The word racial is banned

In architecture and urban design we have effectively banned the word racial, as well. The Judge in the Zimmerman murder trial inexplicably acquiesced to the defense's request to ban the phrase "racial profiling." The Prosecutors, again inexplicably, reacted to this with a ban of race entirely from their argument. Their closing argument: "This defendant made the wrong assumptions," started to sound like an apology for poor etiquette rather than an accusation of cold-blooded murder. In one telling moment from the trial, the defense attorney implicitly compares Trayvon Martin to an untrained dog, and the prosecutor doesn't even object until the story is over.

How often do we ban race from our discussion of cities, their planning and their architecture and end up having a discourse just as hapless as this trial? What motivates this banning of the discussion of race? Is it, as the defense claimed, that these conversations are too emotional? When we accept this nonsense and fail to deal professionally and openly with the racially charged parameters of urban design and architecture, we do society a disservice.

Racism is a threat to public health

When we are busy not discussing race, it is impossible to note that racism has been and continues to be a public health threat in America. As architects and urban designers, let us take this public health threat as seriously as we took the call to light and air at the beginning of the last century. How do we begin to work racial integration and equality into the assumptions of our planning? How do we address the police surveillance of lower class black and brown neighborhoods and the threat to free movement that racial profiling generates?

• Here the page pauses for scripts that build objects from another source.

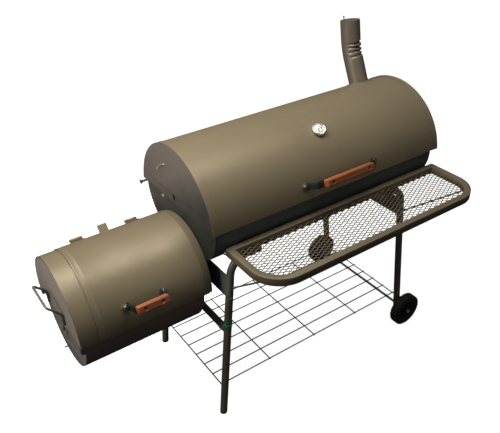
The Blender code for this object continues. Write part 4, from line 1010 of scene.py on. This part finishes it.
def make_wheels():
    for side, sign in (("front", -1), ("rear", 1)):
        at = out_of(Vector((AXLE_X, sign * WHEEL_Y, WHEEL_R)), (0, sign, 0))
        h, r = WHEEL_HALF, WHEEL_R - 0.0016
        band = [(0.0418, h - 0.0030), (0.0440, h - 0.0010), (0.0475, h - 0.0004), (0.0500, h - 0.0016),
                (0.0540, h - 0.0018), (0.0590, h - 0.0010), (0.0625, h - 0.0020), (r - 0.0012, h - 0.0048),
                (r, h - 0.0085), (r + 0.0002, 0.0)]
        band += [(a, -b) for a, b in band[-2::-1]]
        obs = [coloured(lathe(band + [band[0]], at, 72), RUBBER)]
        count, lug_half = 30, 0.0042
        for row in (-1, 0, 1):
            mid = row * 0.0108
            for i in range(count):
                turn = Matrix.Rotation(2 * math.pi * (i + 0.5 * (row == 0)) / count, 4, "Z")
                low = (r - 0.0020, -lug_half, mid - lug_half)
                high = (WHEEL_R - 0.0001, lug_half, mid + lug_half)
                lug = block(low, high, 0.0006, 1)
                skew = Matrix.Rotation(math.radians(18 * row), 4, "X")
                lug.data.transform(at @ turn @ skew)
                obs.append(coloured(lug, RUBBER))
        show("wheel_tyre_" + side, obs, "wheel_" + side, "tyre_rubber", "tyre_" + side)
        bore = 0.0051
        core = [(bore, h), (0.0120, h), (0.0130, h - 0.0010), (0.0134, 0.0050), (0.0160, 0.0020),
                (0.0340, 0.0012), (0.0375, 0.0040), (0.0392, h - 0.0060), (0.0417, h - 0.0045),
                (0.0417, -h + 0.0045), (0.0385, -h + 0.0045), (0.0350, -0.0035), (0.0130, -0.0035),
                (0.0130, -h), (bore, -h)]
        obs = [coloured(lathe(core + [core[0]], at, 48), PLASTIC)]
        for i in range(6):
            rib = block((0.0128, -0.0016, -0.0010), (0.0380, 0.0016, 0.0085), 0.0006, 1)
            rib.data.transform(at @ Matrix.Rotation(math.radians(60 * i + 15), 4, "Z"))
            obs.append(coloured(rib, PLASTIC))
        show("wheel_hub_" + side, obs, "wheel_" + side, "black_plastic", "hub_" + side)


# Shelf and rack.

def rim_loop(inset, steps=24):
    """Outline of the shelf, moved in by inset, with its two front corners round."""
    x0, x1 = SHELF_X0 + inset, SHELF_X1 - inset
    back, front = SHELF_BACK - inset, SHELF_FRONT + inset
    r = SHELF_CORNER - inset
    small = max(0.0015, 0.0060 - inset)
    loop = arc(r, 180, 270, steps, (x0 + r, front + r)) + arc(r, 270, 360, steps, (x1 - r, front + r))
    loop += arc(small, 0, 90, 4, (x1 - small, back - small))
    return loop + arc(small, 90, 180, 4, (x0 + small, back - small))


def inside_span(y, inset):
    """Left and right ends of the shelf's inside at that y."""
    r = SHELF_CORNER - inset
    off = max(SHELF_FRONT + inset + r - y, 0.0)
    cut_back = r - math.sqrt(max(0.0, r * r - off * off))
    return SHELF_X0 + inset + cut_back, SHELF_X1 - inset - cut_back


def make_mesh():
    """Expanded metal: zigzag strands along X, joined to the next one where they meet."""
    pitch, row, strand, thick, bond = 0.0280, 0.00680, 0.0018, 0.0018, 0.0030
    inset = RIM_W - 0.0010
    mesh_z = SHELF_Z - 0.0105
    back, front = SHELF_BACK - inset, SHELF_FRONT + inset
    swing = row / 2 - strand * 0.35
    points, faces = [], []
    for k in range(int((back - front) / row)):
        y_mid = back - row * (k + 0.5)
        left, right = inside_span(y_mid, inset)
        flip = 1 if k % 2 else -1
        line = [Vector((left, y_mid, mesh_z))]
        first = int((left - SHELF_X0) / (pitch / 2))
        for i in range(first, first + int((right - left) / (pitch / 2)) + 2):
            x = SHELF_X0 + i * pitch / 2
            push = flip * (1 if i % 2 else -1)
            for part in (-1, 1):
                if left < x + part * bond / 2 < right:
                    line.append(Vector((x + part * bond / 2, y_mid + push * swing, mesh_z + part * 0.0005)))
        line.append(Vector((right, y_mid, mesh_z)))
        base = len(points)
        for i, p in enumerate(line):
            a, b = line[max(0, i - 1)], line[min(len(line) - 1, i + 1)]
            side = Vector((a.y - b.y, b.x - a.x, 0)).normalized() * strand / 2
            for s, z in ((1, thick / 2), (-1, thick / 2), (-1, -thick / 2), (1, -thick / 2)):
                points.append(p + side * s + Vector((0, 0, z)))
        for i in range(len(line) - 1):
            for j in range(4):
                a, b = base + 4 * i + j, base + 4 * i + (j + 1) % 4
                faces.append((a, b, b + 4, a + 4))
        faces.append((base, base + 1, base + 2, base + 3))
        last = base + 4 * (len(line) - 1)
        faces.append((last + 3, last + 2, last + 1, last))
    mesh = bpy.data.meshes.new("strands")
    mesh.from_pydata(points, [], faces)
    ob = baked(add("strands", mesh), 30.0)
    show("shelf_panel", coloured(ob, BRONZE), "frame", "olive_paint", "shelf_mesh")


def make_shelf():
    outer, inner = rim_loop(0.0), rim_loop(RIM_W)
    top = plate([outer, inner], RIM_H, Matrix.Translation((0, 0, SHELF_Z - RIM_H / 2)), 0.0011)
    obs = [coloured(top, BRONZE)]
    for x in (SHELF_X0 + 0.040, SHELF_X1 - 0.040):
        low, high = (x - 0.015, SHELF_BACK - 0.010, AXIS_Z - 0.0520), (x + 0.015, -0.2092, AXIS_Z - 0.0390)
        tab = block(low, high, 0.0010)
        obs.append(coloured(tab, BLACK))
    y, z = SHELF_BACK - 0.0085, AXIS_Z - 0.0450
    obs.append(coloured(rod((SHELF_X0 - 0.0105, y, z), (SHELF_X0 + 0.004, y, z), 0.0036, 20), ZINC))
    obs.append(hexed((SHELF_X0 - 0.0070, y, z), (1, 0, 0), 0.0060, 0.0050, TAN))
    show("shelf_frame", obs, "frame", "olive_paint", "shelf_rim")
    make_mesh()


def make_rack():
    z, x0, x1, half, wire = 0.1172, 0.0066, 0.8459, 0.2034, 0.0022
    obs = []
    for i in range(5):
        x = x0 + (x1 - x0) * i / 4
        obs.append(rod((x, -half - 0.0025, z), (x, half + 0.0025, z), wire, 12))
    for i in range(8):
        y = -half + 2 * half * i / 7
        obs.append(rod((x0 - 0.003, y, z + wire * 1.4), (x1 + 0.003, y, z + wire * 1.4), wire, 12))
    show("rack_wires", [coloured(ob, WIRE) for ob in obs], "frame", "black_paint", "bottom_rack")


# Camera, floor and light.

def make_floor():
    """White floor whose edges turn up far away, so that it fills the view from any side."""
    bpy.ops.mesh.primitive_plane_add(size=60.0, location=(0, 0, -0.0005))
    floor = bpy.context.object
    floor.name = "studio_floor"
    g = Graph("floor_white")
    g.shader.inputs["Roughness"].default_value = 0.9
    g.shader.inputs["Specular IOR Level"].default_value = 0.0
    pale = g.ramp(g.noise(0.8), (0.3, (0.90, 0.90, 0.90)), (0.7, (0.93, 0.93, 0.93)))
    g.link(pale, g.shader.inputs["Base Color"])
    g.shader.inputs["Emission Color"].default_value = (1.0, 1.0, 1.0, 1.0)
    g.shader.inputs["Emission Strength"].default_value = 0.92
    floor.data.materials.append(g.material)
    bm = bmesh.new()
    bm.from_mesh(floor.data)
    walls = bmesh.ops.extrude_edge_only(bm, edges=bm.edges[:])["geom"]
    bmesh.ops.translate(bm, verts=[v for v in walls if isinstance(v, bmesh.types.BMVert)], vec=(0, 0, 50.0))
    bm.to_mesh(floor.data)
    bm.free()
    floor.visible_diffuse = False
    floor.visible_glossy = False
    floor.visible_shadow = False


def make_world():
    """Dark below and pale above, so that upright paint stays dark and the tops catch light."""
    world = bpy.data.worlds.new("studio")
    bpy.context.scene.world = world
    world.use_nodes = True
    tree = world.node_tree
    back = tree.nodes["Background"]
    coords = tree.nodes.new("ShaderNodeTexCoord")
    split = tree.nodes.new("ShaderNodeSeparateXYZ")
    shade = tree.nodes.new("ShaderNodeValToRGB")
    shade.color_ramp.elements[0].position = 0.45
    shade.color_ramp.elements[0].color = (0.014, 0.0155, 0.017, 1.0)
    shade.color_ramp.elements[1].position = 0.95
    shade.color_ramp.elements[1].color = (0.15, 0.15, 0.15, 1.0)
    lift = tree.nodes.new("ShaderNodeMapRange")
    lift.inputs["From Min"].default_value = -1.0
    tree.links.new(coords.outputs["Generated"], split.inputs["Vector"])
    tree.links.new(split.outputs["Z"], lift.inputs["Value"])
    tree.links.new(lift.outputs["Result"], shade.inputs["Fac"])
    tree.links.new(shade.outputs["Color"], back.inputs["Color"])
    back.inputs["Strength"].default_value = 1.0


def make_lights():
    for name, place, aim, size, power, tint in (
        ("gloss", (0.24, -0.24, 2.9), (0.0, 0.0, 0.8), 1.0, 16.5, (1.0, 0.97, 0.90)),
        ("key", (-0.64, 0.36, 2.4), (-0.3, 0.0, 0.8), 0.9, 19.5, (1.0, 0.97, 0.90)),
        ("end", (-2.4, 0.1, 2.0), (-0.4, 0.0, 0.7), 0.9, 24.0, (1.0, 0.97, 0.95)),
        ("front", (0.2, -3.2, 1.4), (0.0, 0.0, 0.4), 1.6, 0.9, (0.92, 0.96, 1.0)),
    ):
        data = bpy.data.lights.new(name, "AREA")
        data.shape = "DISK"
        data.size = size
        data.energy = power
        data.color = tint
        lamp = add(name, data)
        lamp.location = place
        lamp.rotation_euler = (Vector(aim) - Vector(place)).to_track_quat("-Z", "Y").to_euler()


def make_camera():
    data = bpy.data.cameras.new("view")
    data.lens = CAMERA_LENS
    data.sensor_width = 36.0
    camera = add("view", data)
    turn = Matrix.Rotation(math.radians(-CAMERA_HEADING), 4, "Z")
    turn @= Matrix.Rotation(math.radians(90 - CAMERA_DOWN), 4, "X")
    turn @= Matrix.Rotation(math.radians(CAMERA_ROLL), 4, "Z")
    camera.matrix_world = Matrix.Translation(CAMERA_AT) @ turn
    bpy.context.scene.camera = camera
    bpy.context.scene.view_settings.view_transform = "Standard"


make_lid()
make_handle("lid_handle", "chamber_lid", deg=71.5, axis_z=AXIS_Z, radius=LID_R - 0.0010,
            hole0=0.4179, hole1=0.5709, foot=0.0709, rise0=0.0600, rise1=0.0450, face=0.0590, plain=True)
make_handle("firebox_handle", "firebox_lid", deg=68.5, axis_z=FB_Z, radius=FB_LID_R,
            hole0=-0.2437, hole1=-0.1892, foot=0.0345, rise0=0.0245, rise1=0.0245, face=0.0790, plain=False)
make_dial()
make_flue()
make_chamber()
make_firebox()
make_stand()
make_wheels()
make_shelf()
make_rack()
make_floor()
make_world()
make_lights()
make_camera()
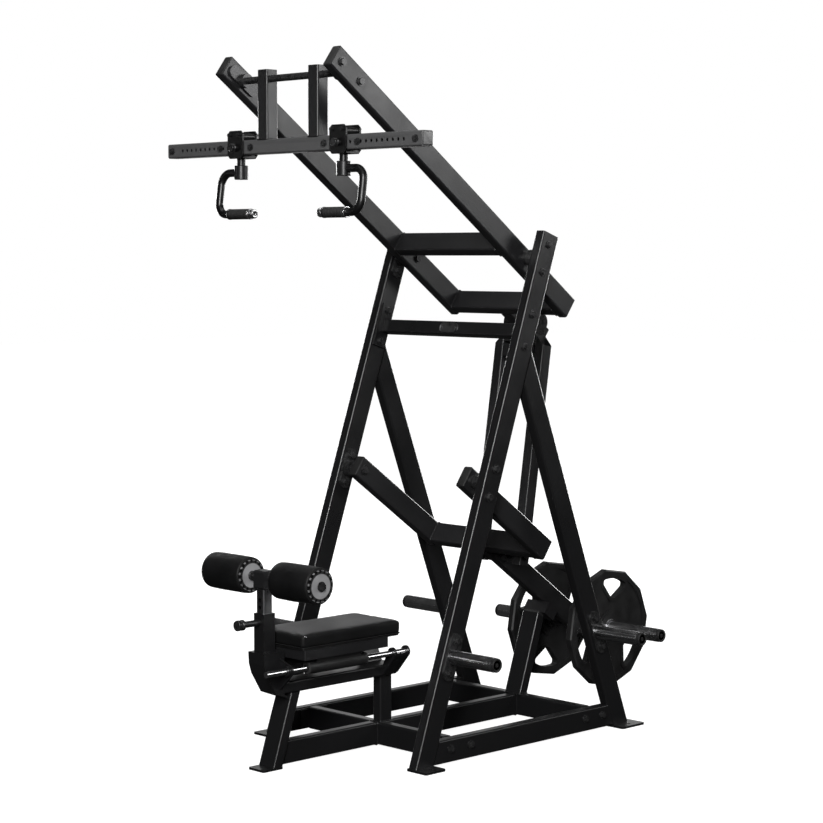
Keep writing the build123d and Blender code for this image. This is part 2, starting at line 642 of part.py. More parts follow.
# ---------------------------------------------------------------- swivelling handles
HANDLE_OUT = 100.0
HANDLE_DROP = 144.0
HANDLE_IN = -93.5
BEND_R = 42.0
GRIP_IN = -75.5
GRIP_OUT = 39.5
hub_mid = HUB_TOP - HUB_SIZE / 2
handle_frame = Plane(
    origin=(CARRIAGE_X, HUB_Y, hub_mid),
    x_dir=(1, 0, 0),
    z_dir=(0, -math.cos(math.radians(HANDLE_TILT)), math.sin(math.radians(HANDLE_TILT))),
)
hub_edge = HUB_SIZE / 2
route = FilletPolyline(
    (hub_edge - 2, 0),
    (HANDLE_OUT, 0),
    (HANDLE_OUT, -HANDLE_DROP),
    (HANDLE_IN, -HANDLE_DROP),
    radius=BEND_R,
)
section = Plane(origin=(hub_edge - 2, 0, 0), x_dir=(0, 1, 0), z_dir=(1, 0, 0))
handle_tube = sweep(section * Circle(HANDLE_R), path=route)
hub = Pos(CARRIAGE_X, HUB_Y, hub_mid) * Cylinder(HUB_SIZE / 2, HUB_SIZE)
hub = chamfer(hub.edges(), 2)
stud_socket = Pos(CARRIAGE_X, HUB_Y, HUB_TOP - STUD_DEEP - 2) * Cylinder(
    STUD_R + FIT, 60, align=(Align.CENTER, Align.CENTER, Align.MIN))
handle = handle_frame * handle_tube + hub - stud_socket
parts["handle_right"] = handle
parts["handle_left"] = mirrored(handle)

grip_ring = Circle(18.5) - Circle(HANDLE_R)
grip_start = Plane(origin=(GRIP_IN, -HANDLE_DROP, 0), x_dir=(0, 1, 0), z_dir=(1, 0, 0))
grip = handle_frame * extrude(grip_start * grip_ring, GRIP_OUT - GRIP_IN)
parts["grip_right"] = grip
parts["grip_left"] = mirrored(grip)

# ---------------------------------------------------------------- thigh hold-down
POST_LOW = 356.0
HEAD_LOW = 612.0
HEAD_TOP = 674.0
post = Pos(0, SLEEVE_Y, POST_LOW) * tube(HEAD_LOW - POST_LOW, POST, POST)
for number in range(-3, 4):
    post_hole = Pos(0, SLEEVE_Y - POST / 2, PIN_Z + HOLE_PITCH * number) * Rot(90, 0, 0) * Cylinder(7, 20)
    post = post - post_hole
parts["hold_down_post"] = post
roller_y, roller_z = ROLLER_YZ
head = Pos(0, SLEEVE_Y, (HEAD_LOW + HEAD_TOP) / 2) * Box(52, 52, HEAD_TOP - HEAD_LOW)
head = chamfer(head.edges().filter_by(Axis.X), 6)
AXLE_BAR_R = 11.0
ROLLER_IN = 78.0
ROLLER_OUT = 270.0
DISC_THICK = 6.0
axle_frame = Pos(0, roller_y, roller_z)
AXLE_HALF = ROLLER_OUT + DISC_THICK + 2
parts["roller_head"] = head - axle_frame * Pos(-100, 0, 0) * rod(AXLE_BAR_R, 200)
axle = axle_frame * Pos(-AXLE_HALF, 0, 0) * rod(AXLE_BAR_R, 2 * AXLE_HALF)
inner_collar = Pos(ROLLER_IN - DISC_THICK - 10, 0, 0) * rod(17, 9)
end_nut = Pos(AXLE_HALF, 0, 0) * side_bolt(13)
parts["roller_axle"] = axle + pair(axle_frame * inner_collar) + pair(axle_frame * end_nut)
foam = Pos(ROLLER_IN, 0, 0) * (rod(ROLLER_R, ROLLER_OUT - ROLLER_IN) - rod(AXLE_BAR_R + GAP, 400))
foam = axle_frame * foam
parts["roller_right"] = foam
parts["roller_left"] = mirrored(foam)
DISC_R = 53.0
NOTCH_R = 7.2
disc_face = Circle(DISC_R) - Circle(AXLE_BAR_R + GAP)
for spot in PolarLocations(DISC_R - 3.5, 16):
    disc_face = disc_face - spot * Circle(NOTCH_R)
end_disc = Rot(0, 90, 0) * extrude(disc_face, DISC_THICK)
discs = axle_frame * Pos(ROLLER_OUT, 0, 0) * end_disc
discs = group(discs, axle_frame * Pos(ROLLER_IN - DISC_THICK, 0, 0) * end_disc)
parts["roller_discs_right"] = discs
parts["roller_discs_left"] = group(mirrored(discs))

plunger_tip = sleeve_front + 4.2
plunger_long = 4.2 + BARREL_LONG + 0.8
plunger = extrude(Circle(PLUNGER_R), plunger_long) + Pos(0, 0, plunger_long) * knob(18, 30)
parts["post_pull_pin"] = Pos(0, plunger_tip, PIN_Z) * toward_user * plunger

# ---------------------------------------------------------------- sliding seat
BOX_LOW = 373.0
BOX_TOP = 407.0
BOX_WIDE = 236.0
BOX_LONG = 385.0
BOX_Y = -217.5
BOX_WALL = 4.0
seat_box = extrude(RectangleRounded(BOX_WIDE, BOX_LONG, 6), BOX_TOP - BOX_LOW)
hollow_plan = Rectangle(BOX_WIDE - 2 * BOX_WALL, BOX_LONG - 2 * BOX_WALL)
box_hollow = extrude(hollow_plan, BOX_TOP - BOX_LOW - 2 * BOX_WALL)
parts["seat_box"] = Pos(0, BOX_Y, BOX_LOW) * (seat_box - Pos(0, 0, BOX_WALL) * box_hollow)
housing = Pos(ROD_X, -112, ROD_Z) * toward_user * extrude(Circle(21.5), 259)
saddle = Pos(ROD_X, -241.5, (ROD_Z + BOX_LOW) / 2) * Box(30, 200, BOX_LOW - ROD_Z)
housing_bore = Pos(ROD_X, 0, ROD_Z) * toward_user * extrude(Circle(ROD_R + FIT), 600)
parts["seat_bearings"] = pair(housing + saddle - housing_bore)
PAD_FRONT = -425.0
PAD_REAR = 40.0
PAD_TOP = 462.0
PAD_WIDE = 250.0
pad = Box(PAD_WIDE, PAD_REAR - PAD_FRONT, PAD_TOP - BOX_TOP, align=(Align.CENTER, Align.MIN, Align.MIN))
pad = Pos(0, PAD_FRONT, BOX_TOP) * pad
pad = fillet(pad.edges().filter_by(Axis.Z), 14)
parts["seat_pad"] = fillet(pad.faces().sort_by(Axis.Z)[-1].edges(), 10)

os.makedirs("parts", exist_ok=True)
for name, shape in parts.items():
    placed = Pos(0, -Y_MID, 0) * shape
    export_step(placed, "parts/" + name + ".step")
print(len(parts), "parts")
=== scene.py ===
import json
import math

import bmesh
import bpy
from mathutils import Matrix, Vector, noise


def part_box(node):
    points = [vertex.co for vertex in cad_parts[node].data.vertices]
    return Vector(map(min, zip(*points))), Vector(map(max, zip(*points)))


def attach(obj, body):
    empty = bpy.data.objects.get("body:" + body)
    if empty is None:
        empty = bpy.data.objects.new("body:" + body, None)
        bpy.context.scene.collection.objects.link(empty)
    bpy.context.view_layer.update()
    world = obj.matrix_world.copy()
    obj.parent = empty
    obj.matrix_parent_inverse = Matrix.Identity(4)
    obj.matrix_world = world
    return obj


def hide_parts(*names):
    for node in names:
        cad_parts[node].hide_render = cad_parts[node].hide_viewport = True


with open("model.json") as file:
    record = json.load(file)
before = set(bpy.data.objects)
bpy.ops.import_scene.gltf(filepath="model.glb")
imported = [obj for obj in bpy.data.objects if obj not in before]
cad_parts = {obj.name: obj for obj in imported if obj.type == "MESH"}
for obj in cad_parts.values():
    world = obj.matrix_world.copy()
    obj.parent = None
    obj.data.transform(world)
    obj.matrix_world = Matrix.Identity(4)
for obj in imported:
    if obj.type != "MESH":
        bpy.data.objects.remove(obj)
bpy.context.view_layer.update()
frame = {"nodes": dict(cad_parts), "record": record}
nodes = frame["nodes"]
scene = bpy.context.scene

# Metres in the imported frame: X across, -Y towards the seat, Z up.
UPPER_SLOPE = -36.22
LOWER_SLOPE = -35.64
LEG_LEAN = 19.1
TUBE_WIDE = 0.040
TUBE_DEEP = 0.080
TUBE_CORNER = 0.007
POST_LEAN = 18.6
SEAT_POST_DEEP = 0.057
BEAM_SIDE = 0.050
ROD_R = 0.0105
WELD_R = 0.0026
DISC_FACE_R = 0.0405
DISC_RIM_R = 0.0505
GRIP_BORE_R = 0.01365
GRIP_R = 0.0185
SLEEVE_R = 0.0158
SLEEVE_LONG = 0.0182


# ------------------------------------------------------------------ camera, floor and light
def make_camera():
    data = bpy.data.cameras.new("camera")
    data.sensor_width = 36.0
    data.lens = 95.4
    data.shift_y = -0.0257
    data.clip_end = 60.0
    camera = bpy.data.objects.new("camera", data)
    camera.location = (5.5363, -5.5360, 1.7235)
    camera.rotation_euler = (math.radians(86.469), 0.0, math.radians(45.813))
    scene.collection.objects.link(camera)
    scene.camera = camera


def area_light(name, place, aim, size, power, fan=180.0):
    data = bpy.data.lights.new(name, "AREA")
    data.shape = "RECTANGLE"
    data.size, data.size_y = size
    data.energy = power
    data.spread = math.radians(fan)
    light = bpy.data.objects.new(name, data)
    light.location = place
    light.rotation_euler = (Vector(aim) - Vector(place)).to_track_quat("-Z", "Y").to_euler()
    light.visible_camera = False
    scene.collection.objects.link(light)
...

We cannot go on referencing the flaneurs of Paris, cannot continue our re-hashing of the ideas of Guy Debord and Walter Benjamin, without recognizing that for many people this meandering of the flaneur is treated as a criminal activity. A white person can be a flaneur in America. Let us state that clearly. The few times that I have heard anyone in public architectural discourse acknowledge the privilege of the flaneur, it has been falsely in terms of class and leisure. There is a simplistic liberal idea that the working poor do not have time to wander the city and appreciate its meandering openness. This is nonsense. Let us be clear that white privilege does not bestow a more sophisticated appreciation of cosmopolitan wandering. Rather, white privilege protects only some Americans from the criminalization of wandering and other forms of useless time.

Let us use this failure of a trial to ponder the greater failure of place in America -- that it is (still) a privilege of whiteness and age to participate in what Honoré De Balzac referred to in the 19th century as the "science" of strolling, "the gastronomy of the eye."